Hi Tobias, I don't shoot butterfly yet but plan to learn.. Certainly the MH is capable! I went for the bronze for the additional weight and let's face it.. the bling factor!

I appreciate the opinions of all who responded here.. Cheers guys!!

Jay


----------



## M.J (Nov 1, 2010)

newconvert said:


> [background=rgb(48, 50, 54)]actually i know to whom i was speaking., and why i was making the statements i did. it made me question why a person , or beter said how a person can just come out and state this is the best! we all have individual tastes, different requirements, like tobias i own one and have built one, (he owns both) i use both grips, but hammer while being ok, hurts my hand due to 27 years of BUILDING/DESIGNING large varieties of objects having to do with electrical, fire alarm, controls........... believe or not slings are restful, personal, the anatomy of a sling shot is very simple, the difficulty comes from one size fits all and bands. am i an expert? i actually dont know any "experts" but i know i , like tobias, have an opinion. my opinion is that unless ridiculess or harmfull opinion is allright. i re read my post, i clearly state my opinion, i open up to say "i" would not say that. not ."you are wrong". so you can read what you want into the post. and just because i was asked to help out here does not prevent me from having an opinion. does the moniker "moderator" mean infallible? cant have personal opinion? i think not. more than anything to me it means helper.

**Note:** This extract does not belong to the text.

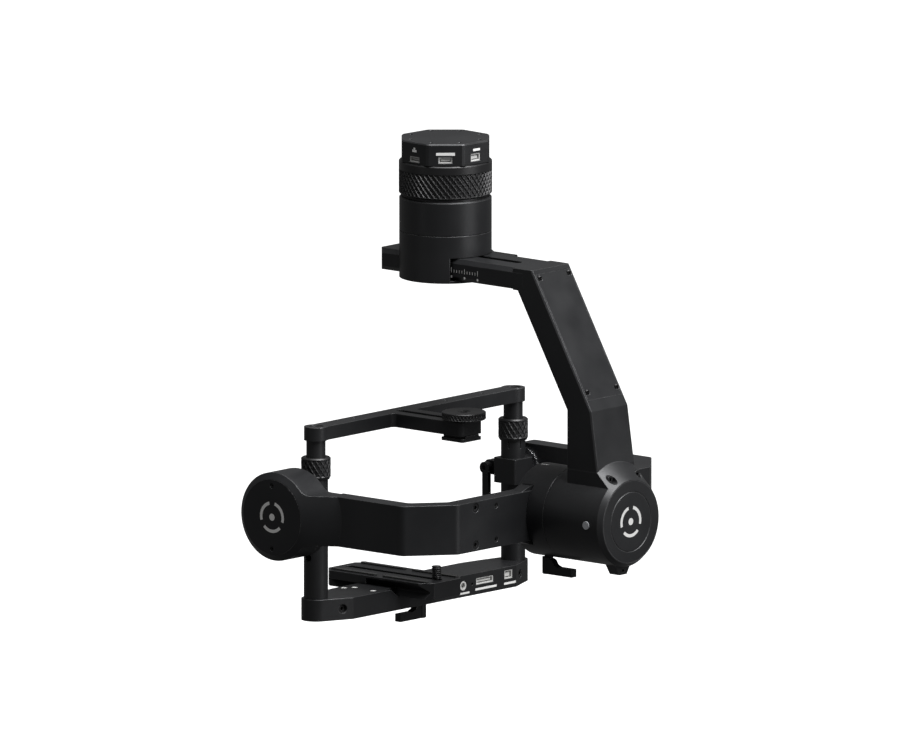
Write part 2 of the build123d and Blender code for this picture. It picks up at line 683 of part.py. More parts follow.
def upper_tube():
    tube = rod_z(UPPER_TUBE_R, -25.0, TOP_BAR_Z[1], POST_X, TILT_Y)
    return tube - rod_z(4.6, -26.0, TOP_BAR_Z[1] + 1, POST_X, TILT_Y)


def tube_plug():
    low, high = TOP_BAR_Z[1] - 5.0, TOP_BAR_Z[1] - 0.4
    screwdriver_slot = block(POST_X - 4, POST_X + 4, TILT_Y - 0.7, TILT_Y + 0.7, high - 1, high)
    return rod_z(4.5, low, high, POST_X, TILT_Y) - screwdriver_slot


def collar(side):
    """Twist collar that grips the upper tube."""
    low, high = COLLAR_Z
    body = turned_z([
        (LOWER_TUBE_R + RUNNING, low), (8.4, low), (COLLAR_R, low + 1.8), (COLLAR_R, high - 0.8),
        (COLLAR_R - 0.8, high), (6.35, high), (6.35, high - 1.1), (LOWER_TUBE_R + RUNNING, high - 1.1),
    ])
    return Pos(side * POST_X, TILT_Y, 0) * body


def top_bar():
    low, high = TOP_BAR_Z
    half = TOP_BAR_HALF
    bar = Pos(0, TILT_Y) * Rectangle(2 * POST_X, 2 * half)
    arm_middle = (TILT_Y + SHOE_ARM_END) / 2
    arm = Pos(SHOE_X, arm_middle) * Rectangle(2 * SHOE_ARM_HALF, TILT_Y - SHOE_ARM_END)
    plan = bar + arm
    plan = fillet([v for v in plan.vertices() if abs(v.X) < 60], 3.0)
    for side in (-1, 1):
        plan += Pos(side * POST_X, TILT_Y) * Circle(half + 1.4)
    body = extrude(Plane.XY.offset(low) * plan, high - low)
    for side in (-1, 1):
        body -= rod_z(UPPER_TUBE_R + 0.01, low, high, side * POST_X, TILT_Y)
    body -= slot_z(SHOE_SLOT_HALF, SHOE_SLOT_Y[0], SHOE_SLOT_Y[1], low, high, SHOE_X)
    for x in BAR_HOLES_X:
        body -= rod_z(1.25, high - 5, high, x, TILT_Y)
    return body


def shoe_foot():
    """Hot-shoe foot on a stud that runs up through the slot."""
    low = TOP_BAR_Z[0]
    half = SHOE_FOOT_SIZE / 2
    plate = block(SHOE_X - half, SHOE_X + half, SHOE_FOOT_Y - half, SHOE_FOOT_Y + half, low - 3.9, low - 1.9)
    plate = chamfer(plate.edges().filter_by(Axis.Z), 1.0)
    neck = block(SHOE_X - 6.2, SHOE_X + 6.2, SHOE_FOOT_Y - half, SHOE_FOOT_Y + half, low - 2.0, low - 0.3)
    stud = rod_z(2.2, low - 1, KNOB_Z[1] - 1.4, SHOE_X, KNOB_Y)
    return plate + neck + stud


def shoe_knob():
    low, high = KNOB_Z
    knob = chamfer(rod_z(KNOB_R, low, high, SHOE_X, KNOB_Y).edges(), 0.5)
    knob += rod_z(5.0, TOP_BAR_Z[1] + 0.3, low, SHOE_X, KNOB_Y)
    return knob - rod_z(2.2 + RUNNING, TOP_BAR_Z[1], high, SHOE_X, KNOB_Y)


def base_outline():
    front, rear = BASE_FRONT, BASE_REAR
    right = [(76.6, front), (96.4, 17.1), (92.6, TILT_Y + BOSS_R), (77.0, 37.5), (60.0, rear)]
    left = [(-x, y) for x, y in reversed(right)]
    return right + left


def tail_half(z_index):
    return PLATE_HALF - (WAIST_IN, TAIL_IN)[z_index]


def plate_section(grow):
    """Dovetail section of the camera plate about its own centre, grown by a clearance."""
    wide, waist, tail = PLATE_HALF + grow, tail_half(0) + grow, tail_half(1) + grow
    right = [
        (wide, PLATE_TOP), (wide, PLATE_TOP - SLAB_EDGE), (waist, WAIST_Z[0] - grow),
        (waist, WAIST_Z[1] - grow), (tail, TAIL_BOTTOM - grow),
    ]
    left = [(-x, z) for x, z in reversed(right)]
    return [(PLATE_X + x, z) for x, z in right + left]


def base_plate():
    low, high = BASE_Z
    body = prism_z(base_outline(), low, high)
    for side in (-1, 1):
        body += rod_z(BOSS_R, low, high, side * POST_X, TILT_Y)
        body -= rod_z(LOWER_TUBE_R + 0.01, low + 3, high, side * POST_X, TILT_Y)
        body -= rod_y(2.8, 5, 18.5, side * BASE_SCREW_X, BASE_SCREW_Z)
    body -= prism_y(plate_section(0.35), BASE_FRONT - 1, BASE_REAR + 1)
    lead = [(-24.5, high + 0.1), (24.5, high + 0.1), (17.3, -61.0), (-17.3, -61.0)]
    body -= prism_y([(PLATE_X + x, z) for x, z in lead], BASE_FRONT - 1, BASE_FRONT + 5)
    for x0, x1, z0, z1 in BASE_PORTS.values():
        body -= block(x0, x1, BASE_FRONT - 1, BASE_FRONT + BASE_PORT_DEPTH, z0, z1)
    body -= rod_y(JACK_R, BASE_FRONT - 1, BASE_FRONT + BASE_PORT_DEPTH, JACK_X, JACK_Z)
    body -= rod_y(0.9, BASE_FRONT - 1, BASE_FRONT + 4, 35.1, -62.4)
    for x, y in BASE_PLUGS:
        body -= rod_z(BASE_PLUG_R, high - 3, high, x, y)
    return body - rod_z(LEVER_STUD_R + RUNNING, low, low + 5.5, BASE_LEVER_X, BASE_LEVER_Y)


def base_plugs():
    top = BASE_Z[1]
    return Compound(children=[rod_z(BASE_PLUG_R - 0.01, top - 3, top - 0.2, x, y) for x, y in BASE_PLUGS])


def base_end_screws():
    screws = []
    for side in (-1, 1):
        screws.append(socket_screw_y(2.7, 2.6, side * BASE_SCREW_X, 12.4, BASE_SCREW_Z, 3.2, 1.4))
    return Compound(children=screws)


def base_connector(name):
    x0, x1, z0, z1 = BASE_PORTS[name]
    shell = block(x0, x1, BASE_FRONT + 0.3, BASE_FRONT + BASE_PORT_DEPTH, z0, z1)
    mouth = block(x0 + 0.7, x1 - 0.7, BASE_FRONT, BASE_FRONT + 4.5, z0 + 0.7, z1 - 0.7)
    tongue = block(x0 + 1.7, x1 - 1.7, BASE_FRONT + 1.2, BASE_FRONT + 5, z0 + 1.5, z1 - 1.5)
    return shell - mouth + tongue


def audio_jack():
    back = BASE_FRONT + BASE_PORT_DEPTH
    body = rod_y(JACK_R - 0.01, BASE_FRONT + 0.2, back, JACK_X, JACK_Z)
    return body - rod_y(1.8, BASE_FRONT, back - 1, JACK_X, JACK_Z)


def base_lever():
    """Lever under the base, handle towards the left."""
    return Pos(BASE_LEVER_X, BASE_LEVER_Y, BASE_Z[0] - 0.3) * Rot(0, 0, 180) * l_lever()


# --- camera plate -------------------------------------------------------------------------

def camera_plate():
    rail = prism_y(plate_section(0.0), PLATE_Y[0], PLATE_Y[1])
    x0, x1 = PLATE_X - PLATE_HALF, PLATE_X + PLATE_HALF
    body = rail + block(x0, x1, GROOVE_REAR, PLATE_Y[1], REAR_BLOCK_Z, PLATE_TOP)
    corner = PLATE_CORNER
    outline = [
        (x0 + corner, PLATE_Y[0]), (x1 - corner, PLATE_Y[0]), (x1, PLATE_Y[0] + corner),
        (x1, PLATE_Y[1] - corner), (x1 - corner, PLATE_Y[1]), (x0 + corner, PLATE_Y[1]),
        (x0, PLATE_Y[1] - corner), (x0, PLATE_Y[0] + corner),
    ]
    body &= prism_z(outline, TAIL_BOTTOM - 1, PLATE_TOP)
    y0, y1 = PLATE_SLOT_Y
    body -= slot_z(PLATE_SLOT_HALF, y0, y1, TAIL_BOTTOM - 1, PLATE_TOP + 1, PLATE_X)
    return body - slot_z(7.4, y0 - 3, y1 + 1, TAIL_BOTTOM - 1, -54.2, PLATE_X)


def grip_ribs():
    """Four rubber strips on the plate, two each side of the slot."""
    strips = []
    for x in (PLATE_X - 13.85, PLATE_X + 13.85):
        for y0, y1 in ((-12.5, 24.0), (29.5, 66.0)):
            strips.append(slot_z(1.75, y0, y1, PLATE_TOP, PLATE_TOP + 0.9, x))
    return Compound(children=strips)


def screw_slider():
    """Retaining washer that carries the camera screw along the slot."""
    washer = rod_z(6.6, -56.2, -54.5, PLATE_X, CAMERA_SCREW_Y)
    return washer - rod_z(2.0 + RUNNING, -57, -54, PLATE_X, CAMERA_SCREW_Y)


def camera_screw():
    """Quarter-inch camera screw with a thinned neck in the slot and a head below."""
    x, y = PLATE_X, CAMERA_SCREW_Y
    neck = rod_z(2.0, -57, PLATE_TOP + 0.5, x, y)
    thread = chamfer(rod_z(CAMERA_SCREW_R, PLATE_TOP + 0.4, PLATE_TOP + 8.4, x, y).edges(), 0.5)
    head = rod_z(6.0, -60.0, -56.5, x, y)
    socket = Pos(x, y, -60.0) * extrude(RegularPolygon(2.2, 6), 2.2)
    return neck + thread + head - socket


NODES = {
    "release_cap": release_cap, "cap_board": cap_board, "slip_ring": slip_ring,
    "pan_upper_housing": pan_upper_housing, "pan_bearing": pan_bearing, "pan_stator": pan_stator,
    "lock_ring": lock_ring,
    "pan_lower_housing": pan_lower_housing, "pan_clamp_plate": pan_clamp_plate,
    "pan_magnet_ring": pan_magnet_ring, "pan_shaft": pan_shaft, "pan_arm_lever": pan_arm_lever,
    "pan_arm": pan_arm, "arm_cover": arm_cover, "arm_cover_screws": arm_cover_screws,
    "roll_rear_cap": roll_rear_cap, "roll_rear_screws": roll_rear_screws, "roll_stator": roll_stator,
    "roll_stator_seat": roll_stator_seat, "roll_bearing": roll_bearing,
    "button_switch": button_switch, "mode_button": mode_button,
    "roll_hub": roll_hub, "roll_magnet_ring": roll_magnet_ring, "roll_shaft": roll_shaft,
    "hub_lever": hub_lever,
    "yoke_frame": yoke_frame, "yoke_screws": yoke_screws, "tilt_cover": tilt_cover,
    "tilt_cover_screws": tilt_cover_screws, "tilt_stator": tilt_stator,
    "tilt_bearing_near": tilt_bearing_near, "tilt_bearing_far": tilt_bearing_far,
    "clamp_block_left": lambda: clamp_block(-1), "clamp_block_right": lambda: clamp_block(1),
    "block_lever_left": lambda: block_lever(-1), "block_lever_right": lambda: block_lever(1),
    "lower_tubes": lambda: pair(lower_tube), "base_plate": base_plate, "base_plugs": base_plugs,
    "base_end_screws": base_end_screws, "audio_jack": audio_jack,
    "upper_tubes": lambda: pair(upper_tube), "top_bar": top_bar, "tube_plugs": lambda: pair(tube_plug),
    "collar_left": lambda: collar(-1), "collar_right": lambda: collar(1),
    "shoe_foot": shoe_foot, "shoe_knob": shoe_knob,
    "camera_plate": camera_plate, "grip_ribs": grip_ribs, "screw_slider": screw_slider,
    "camera_screw": camera_screw, "base_lever": base_lever,
}


def main():
    os.makedirs("parts", exist_ok=True)
    makers = dict(NODES)
    makers |= {name: (lambda name=name: port_connector(name)) for name in PORTS}
    makers |= {name: (lambda name=name: base_connector(name)) for name in BASE_PORTS}
    for name, make in makers.items():
        solid = make().moved(Location((0, 0, -MOUNT_HEIGHT)))
        export_step(solid, f"parts/{name}.step")


main()
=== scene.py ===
import json
import math

import bmesh
import bpy
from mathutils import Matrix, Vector


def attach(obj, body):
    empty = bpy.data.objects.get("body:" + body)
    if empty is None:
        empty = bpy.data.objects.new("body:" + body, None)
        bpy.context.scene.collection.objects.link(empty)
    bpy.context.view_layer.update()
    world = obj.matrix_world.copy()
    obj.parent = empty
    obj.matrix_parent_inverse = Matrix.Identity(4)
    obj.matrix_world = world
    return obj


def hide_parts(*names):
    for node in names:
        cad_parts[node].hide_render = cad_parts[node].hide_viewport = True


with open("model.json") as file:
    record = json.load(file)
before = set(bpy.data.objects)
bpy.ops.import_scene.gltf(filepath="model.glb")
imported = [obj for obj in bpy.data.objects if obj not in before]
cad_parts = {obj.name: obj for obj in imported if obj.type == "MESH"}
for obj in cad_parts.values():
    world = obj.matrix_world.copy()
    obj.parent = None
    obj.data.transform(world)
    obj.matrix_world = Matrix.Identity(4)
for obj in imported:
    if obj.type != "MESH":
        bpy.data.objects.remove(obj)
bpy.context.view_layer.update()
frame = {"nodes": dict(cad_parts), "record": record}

MM = 0.001
HEIGHT = 223.6          # layout Z of the row frame's origin, millimetres
TILT_Y = 25.35


def at(x, y, z):
    """Point in the row frame, in metres, from layout millimetres."""
    return Vector((x * MM, y * MM, (z - HEIGHT) * MM))


# ---------------------------------------------------------------- materials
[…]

I also re-read your post and mine.
I stand by what I said and judging by the PMs I've gotten about it so do others.
I'm done posting on this topic.
Enjoy your new slingshot, Jay! It looks like a real winner


----------



## Tobse (Nov 4, 2010)

We have clarified it with PMs

@ MJ, thanks for the help
@ Newconvert, thanks for the pardon

Jay, this ss work well with butterfly! start with weak bands.
wish you much fun! let the thing rock!

Tobias


----------



## newconvert (Dec 12, 2011)

TobseB said:


> We have clarified it with PMs
> 
> @ MJ, thanks for the help
> @ Newconvert, thanks for the pardon
> ...


are you kidding it has been my pleasure, thanks Tobias


----------



## jayw81 (Dec 11, 2011)

Well it has arrived! Banded up and shooting perfectly

















Jay


----------



## tomshot123 (Mar 31, 2012)

How long did it take to get to you?


----------



## jayw81 (Dec 11, 2011)

About 6 weeks.. Unfortunately pete was experiencing delays with the laser engraving company he uses.. Delivery time once sent was about 2 weeks..

Pete was keeping me informed along the way so it's all good









Jay


----------



## Karok01 (Jan 26, 2012)

I don't own either, but I like the Howitzer from an aesthetic perspective. They are both nice cattys......


----------



## tomshot123 (Mar 31, 2012)

Oh ok I was just wondering because I'm selling my xbox for one


----------



## jayw81 (Dec 11, 2011)

Good idea.. It's worth the trade









I just need a TBG bandset and one of Rayshots pouches now









Jay


----------